As my HMO-employed doctor called me in after waiting somewhere in the area of thirty-three hours, I recapped what I had seen on ABC over the period of time I was waiting, and could only pray that the pain my doctor inflicted on me would be physical, and not mental. My mind could take no more. I was John McCain on the final plane out of Vietnam. The only thought that came to my mind after recapping what I had seen was a wish for the same thing to happen to Regis Philbin, Kelly Ripa, Rachel Ray, and Felicity Huffman as Bill Hicks once wished would happen to drivers who are the first in line at the red light and the last to see the light turn to green: "Finally, the guy snaps, 'Oh, shit!' and putters through the yellow, and I'm sitting here stuck at the same light. I'm thinking, 'I hope that guy dies on his way home. I hope he gets cut in two by a train in front of his kids. Those kids can watch their moron daddy wiggle on the hot pavement like a worm cut in half. You're too fucking stupid to drive, you should've been a blowjob!"
It occured to me a moment ago that I would be in the unfortunate position of being unable to knock ABC as a whole because
Day Break was quality entertainment, but then I remembered that ABC fucking cancelled it!
Day Break and
Lost are perfect examples of everything I hate about the two-faced American viewing public.
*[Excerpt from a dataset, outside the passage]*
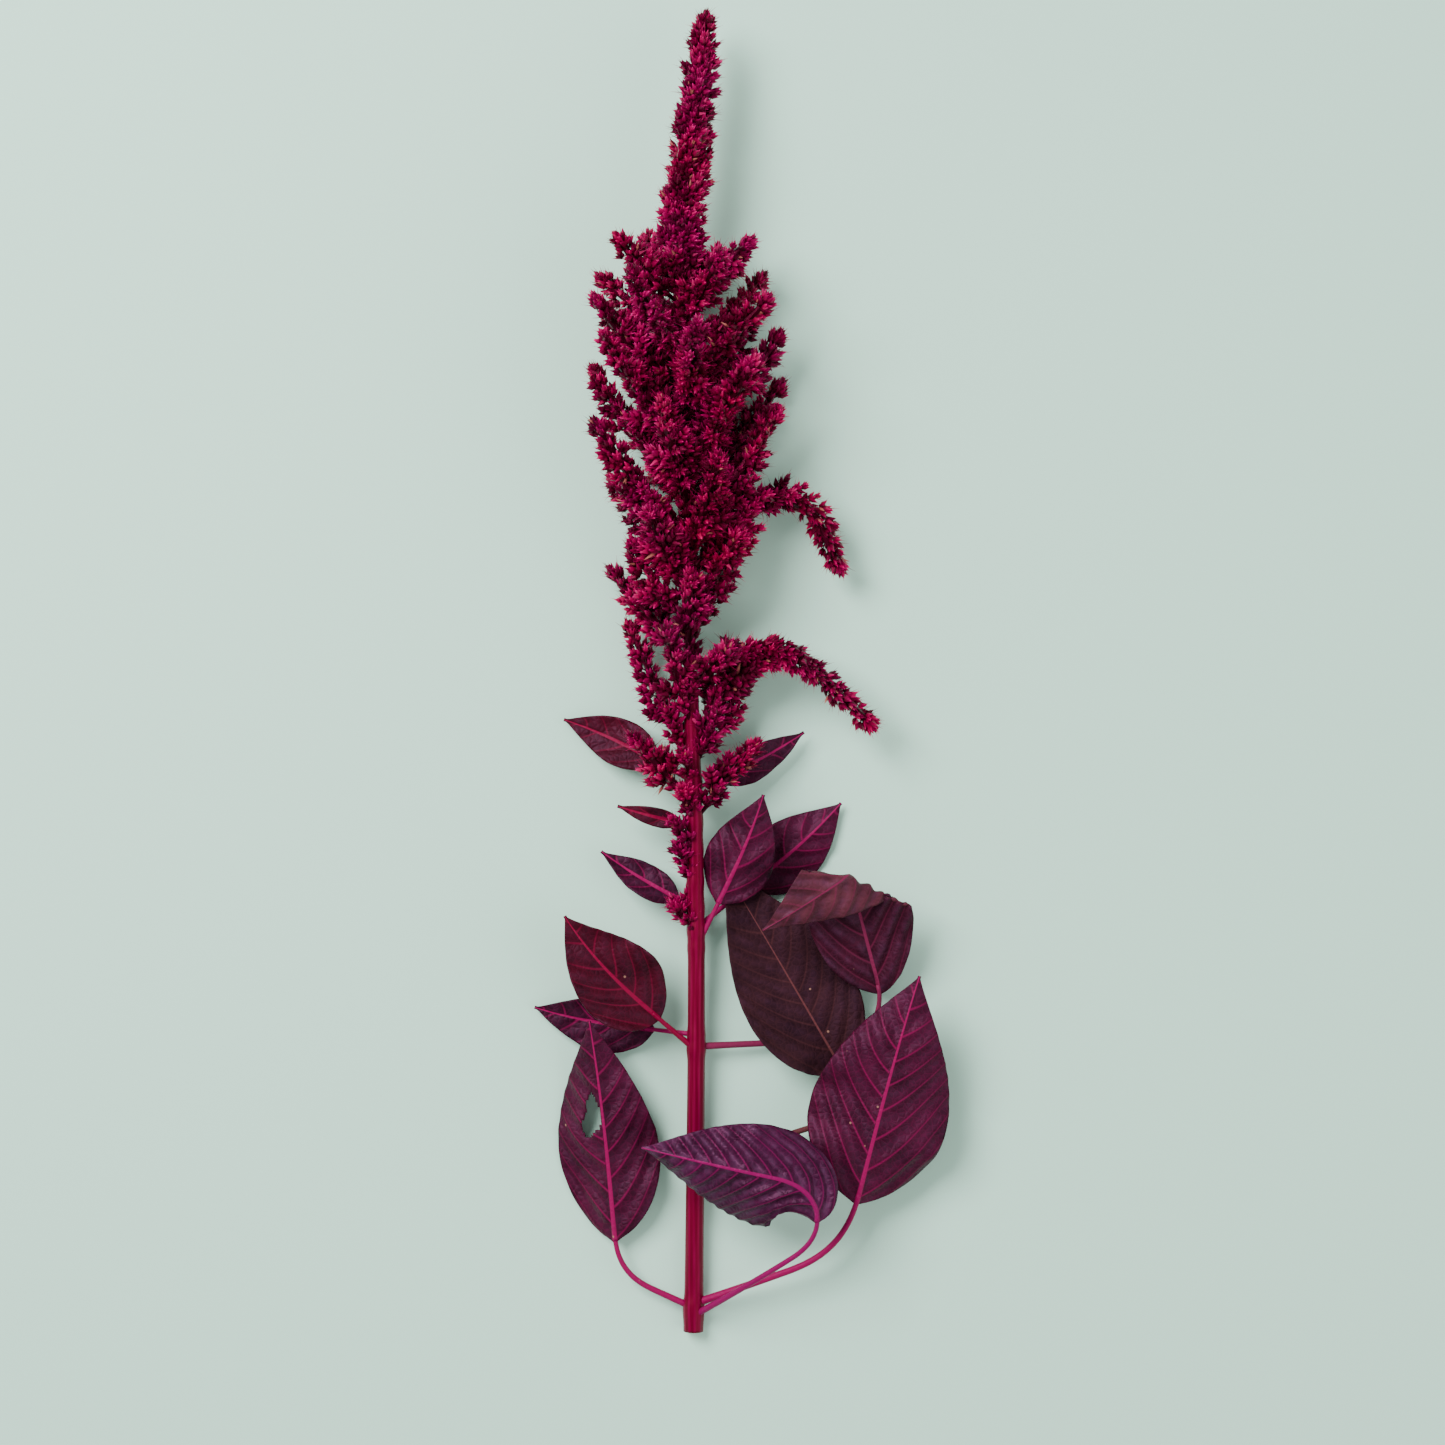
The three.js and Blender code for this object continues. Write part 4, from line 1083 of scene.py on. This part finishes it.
def blade_surface(line, share, spec, index, settings):
    """The blade's two faces as grids of points, with the places of its rib and veins."""
    rows = max(round(spec["blade"] * MM / settings.cell), 24)
    columns = 2 * max(round(spec["width"] * MM / settings.cell / 2), 6)
    t = np.linspace(0, 1, rows + 1)
    centres = line.at(share + (1 - share) * t)
    forwards = line.forward(share + (1 - share) * t)
    across = unit(np.cross(forwards, [0, 0, 1]))
    across = np.array([turned(a, f, math.radians(spec["roll"] + spec["twist"] * s))
                       for a, f, s in zip(across, forwards, t)])
    normals = np.cross(across, forwards)
    half = blade_half_width(t, spec["width"])[:, None]
    along_it, side = np.meshgrid(t, np.linspace(-1, 1, columns + 1), indexing="ij")
    spread = np.abs(side)
    wave = waves(LONG_WAVE, along_it, side, index) * half * spread
    ruffle = waves(SHORT_WAVE, along_it, np.sign(side), index) * half * spread ** 3
    left, right = spec.get("folds", LEAF_FOLDS)
    fold = np.where(side < 0, left, right) * half * side ** 2
    out = spread * half
    spacing = spec.get("veins", settings.vein_spacing / MM)
    bend = VEIN_BEND * out ** 2 / spec["width"]
    # The veins of one side start half way between those of the other
    phase = (along_it * spec["blade"] - VEIN_LEAN * out - bend) / spacing + 0.5 * (side > 0)
    phase += VEIN_LEAF * index
    phase += waves(VEIN_STRAY, along_it, side, index)
    finish, broad = LEAF_FINISHES[spec["finish"]], np.minimum(half / NARROW_BLADE, 1)
    quilt = finish["quilt"] * settings.quilting / MM * (0.5 - 0.5 * np.cos(2 * np.pi * (phase + 0.5)))
    quilt = quilt * broad * smooth_step(*QUILT_START, spread) * (1 - QUILT_LOWER * spread ** 4)
    grid = (centres[:, None] + across[:, None] * (side * half * BLADE_INSET)[..., None]
            + normals[:, None] * (fold + wave + ruffle)[..., None])
    if "crease" in spec:
        grid = creased(grid, line, share, spec["crease"], across)
    grid[..., 2] = above(grid[..., 2], BLADE_CLEARANCE + BLADE_THICKNESS)
    facing = unit(np.cross(np.gradient(grid, axis=1), np.gradient(grid, axis=0)))
    width = MIDRIB_WIDTH["foot"] * (1 - MIDRIB_WIDTH["narrower"] * along_it) + MIDRIB_WIDTH["least"]
    midrib = MIDRIB_HEIGHT * (1 - MIDRIB_LOWER * along_it) * np.exp(-(out / width) ** 2)
    away = np.abs(phase % 1 - 0.5)
    vein = VEIN_RELIEF["height"] * np.exp(-(away * spacing / VEIN_RELIEF["width"]) ** 2)
    vein = vein * (1 - VEIN_RELIEF["lower"] * spread) * broad
    thick = BLADE_THICKNESS * FACE_DEPTH
    rise = thick + quilt - UPPER_SUNK["midrib"] * midrib - UPPER_SUNK["vein"] * vein
    fall = thick - UNDER_RELIEF["quilt"] * quilt + np.maximum(UNDER_RELIEF["midrib"] * midrib, vein)
    coloured = finish["rib"] * (RIB_COLOUR_WIDTH["foot"] - RIB_COLOUR_WIDTH["narrower"] * along_it)
    return grid + facing * rise[..., None], grid - facing * fall[..., None], phase, out / coloured, spread


def eaten_cells(shape, spec):
    """The blade's cells that an insect ate: a ragged oval."""
    if "eaten" not in spec:
        return np.zeros(shape, bool)
    i, j = np.indices(shape)
    t, side, half_length, half_width = spec["eaten"]
    along_it = ((i + 0.5) / shape[0] - t) / half_length
    across_it = ((j + 0.5) / shape[1] * 2 - 1 - side) / half_width
    around = np.arctan2(across_it, along_it)
    ragged = 1 + EATEN_EDGE["reach"] * np.sin(EATEN_EDGE["points"] * around + 1)
    return np.hypot(along_it, across_it + EATEN_EDGE["lean"] * along_it) < ragged


def blade_faces(eaten):
    """Triangles of the blade's upper and lower face, and of its rim where a cell has none beyond it."""
    rows, columns = eaten.shape
    wide = columns + 1
    count = (rows + 1) * wide
    i, j = np.nonzero(~eaten)
    a = i * wide + j
    b, c, d = a + 1, a + wide + 1, a + wide
    faces = [(a, b, c), (a, c, d), (count + a, count + c, count + b), (count + a, count + d, count + c)]
    empty = np.pad(eaten, 1, constant_values=True)
    for down, right, start, stop in ((1, 0, a, d), (1, 2, c, b), (2, 1, d, c), (0, 1, b, a)):
        bare = empty[i + down, j + right]
        start, stop = start[bare], stop[bare]
        faces += [(start, stop, count + stop), (start, count + stop, count + start)]
    return np.vstack([np.stack(face, 1) for face in faces])


def leaf_mesh(name, spec, index, settings):
    line, share = leaf_line(spec)
    upper, lower, phase, rib, spread = blade_surface(line, share, spec, index, settings)
    faces = blade_faces(eaten_cells((upper.shape[0] - 1, upper.shape[1] - 1), spec))
    # The stalk, sunk into the foot of the blade
    steps, sides = 40, 12
    reach = share + STALK_TUCK / (spec["stalk"] + spec["blade"])
    stalk = GrowthLine([line.at(k / steps * reach) for k in range(steps + 1)])
    shares = np.linspace(0, 1, steps + 1)
    radius = STALK_RADIUS["least"] + STALK_RADIUS["wider"] * spec["width"]
    thick = radius * (1 - STALK_RADIUS["thinner"] * shares)
    stalk_points, stalk_faces = tube(stalk.at(shares), stalk.frames(steps), thick, sides)
    points = np.vstack([upper.reshape(-1, 3), lower.reshape(-1, 3), stalk_points])
    used, faces = np.unique(np.vstack([faces, stalk_faces + 2 * phase.size]), return_inverse=True)
    # Each value's places on the upper face and on the lower one, and its number on the stalk
    places = dict(phase=(phase, phase, 0), rib=(rib, rib, 0), side=(spread, spread, 0),
                  underside=(np.zeros(phase.size), np.ones(phase.size), 1))
    values = {}
    for key, (over, under, number) in places.items():
        values[key] = np.concatenate([over.ravel(), under.ravel(), np.full(len(stalk_points), number)])[used]
    finish = spec["finish"]
    material = bpy.data.materials.get(f"Amaranth leaf, {finish}") or leaf_material(finish)
    make_mesh(f"{name}_blade", points[used], faces.reshape(-1, 3), "leaf", name, material, **values)


class AMARANTH_OT_leaves(bpy.types.Operator):
    """Makes the leaves, with their stalks, ribs and quilted blades"""
    bl_idname = "amaranth.leaves"
    bl_label = "Leaves"

    def execute(self, context):
        for index, (name, spec) in enumerate(LEAVES.items()):
            leaf_mesh(name, spec, index, context.scene.amaranth_leaves)
        return {"FINISHED"}


class AMARANTH_OT_stage(bpy.types.Operator):
    """Sets the pale floor, the soft light and the camera that looks down on the head"""
    bl_idname = "amaranth.stage"
    bl_label = "Stage"

    def execute(self, context):
        scene = context.scene
        settings = scene.amaranth_stage
        mesh = bpy.data.meshes.new("floor")
        half = FLOOR_SIZE / 2
        mesh.from_pydata([(-half, -half, 0), (half, -half, 0), (half, half, 0), (-half, half, 0)], [],
                         [(0, 1, 2, 3)])
        mesh.materials.append(floor_material(settings.floor))
        floor = new_object("floor", mesh)
        floor.location.z = CAD_BOX[0][2] - FLOOR_GAP
        world = bpy.data.worlds.new("Soft studio")
        world.use_nodes = True
        background = world.node_tree.nodes["Background"].inputs
        background["Color"].default_value = (*linear("#eef2f1"), 1)
        background["Strength"].default_value = SKY_STRENGTH
        scene.world = world
        middle = Vector(VIEW_MIDDLE) * MM
        for light in SOFT_LIGHTS:
            data = bpy.data.lights.new(light["name"], "AREA")
            data.size = light["size"]
            data.energy = settings.brightness * light["share"]
            lamp = new_object(light["name"], data)
            lamp.location = light["place"]
            lamp.rotation_euler = (middle - lamp.location).to_track_quat("-Z", "Y").to_euler()
        data = bpy.data.cameras.new("camera")
        data.lens = settings.lens
        data.sensor_width = SENSOR_WIDTH
        data.clip_end = CAMERA_REACH
        scene.camera = new_object("camera", data)
        scene.camera.location = middle + Vector((0, 0, settings.view_width * settings.lens / SENSOR_WIDTH))
        return {"FINISHED"}


PIECES = (AMARANTH_OT_stem, AMARANTH_OT_axil_clusters, AMARANTH_OT_main_spike, AMARANTH_OT_side_spikes,
          AMARANTH_OT_odd_spikes, AMARANTH_OT_leaves, AMARANTH_OT_stage)
SETTINGS = {"amaranth_florets": FloretSettings, "amaranth_stem": StemSettings,
            "amaranth_leaves": LeafSettings, "amaranth_stage": StageSettings}


class AMARANTH_PT_panel(bpy.types.Panel):
    """The seed head's sizes, colours and pieces"""
    bl_idname = "AMARANTH_PT_panel"
    bl_label = "Amaranth Seed Head"
    bl_space_type = "VIEW_3D"
    bl_region_type = "UI"
    bl_category = "Seed Head"

    def draw(self, context):
        for name, group in SETTINGS.items():
            box = self.layout.box()
            box.label(text=group.__doc__.rstrip("."))
            for key in group.__annotations__:
                box.prop(getattr(context.scene, name), key)
        for piece in PIECES:
            self.layout.operator(piece.bl_idname)


def register():
    for kind in (*SETTINGS.values(), *PIECES, AMARANTH_PT_panel):
        bpy.utils.register_class(kind)
    for name, group in SETTINGS.items():
        setattr(bpy.types.Scene, name, bpy.props.PointerProperty(type=group))


def unregister():
    for name in SETTINGS:
        delattr(bpy.types.Scene, name)
    for kind in (AMARANTH_PT_panel, *reversed(PIECES), *SETTINGS.values()):
        bpy.utils.unregister_class(kind)


def main():
    register()
    bpy.ops.amaranth.stem()
    bpy.ops.amaranth.axil_clusters()
    bpy.ops.amaranth.main_spike()
    bpy.ops.amaranth.side_spikes()
    bpy.ops.amaranth.odd_spikes()
    bpy.ops.amaranth.leaves()
    bpy.ops.amaranth.stage()


if __name__ == "__main__":
    main()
When it comes to
Day Break, the response is, "What, plot devices? No! Why God, why must I be forced to use expend a tiny amount of my neural energy to follow a plotline?" Yet, when a show like
Lost comes on, people exclaim "Ooh, plot devices! How unique and interesting!" completely ignoring the fact that
Lost doesn't have a single plot device, it just has hundreds (literally,
hundreds) of unsolved problems. Plot devices are used to fix seemingly unfixable problems, not create them!
I didn't put up the preceding rant the day said events occured because I had some shit to do (SEE: Recovering via an IV drip of grain whisky directly into my temples, as well as mechnical and visual stimulation in the form of
Knuckles the Enchinda in Sonic the Hedgehog), so I decided I would reward you for reading this far and thus proving yourself more patient than the average American public by inflicting further pain on myself: I was going to provide you with an account of an intentional follow-up viewing of ABC morning television. Unfortunately, I turned it on a few minutes late, so I was forced to throw something large enough at my television to destroy it completely with a single blow when I saw that I was just in time for the obligatory low-angle shot of Rachel Ray from behind. When Dr. Phil talks about apples and pears, he isn't fucking around.
P. S. - This is already a month and a half past, but Brett Favre refused to retire yet again. Maybe the additional season of play for him will allow football commentators to finally make their insane commentaries sound cohrent on how it's the open receivers' fault when Brett Favre overthrows a pass to them by thirty yards.
P. P. S. - In the future, expect postscripts. Lots of them.
P. P. P. S. - Beware the Ides of March. Always.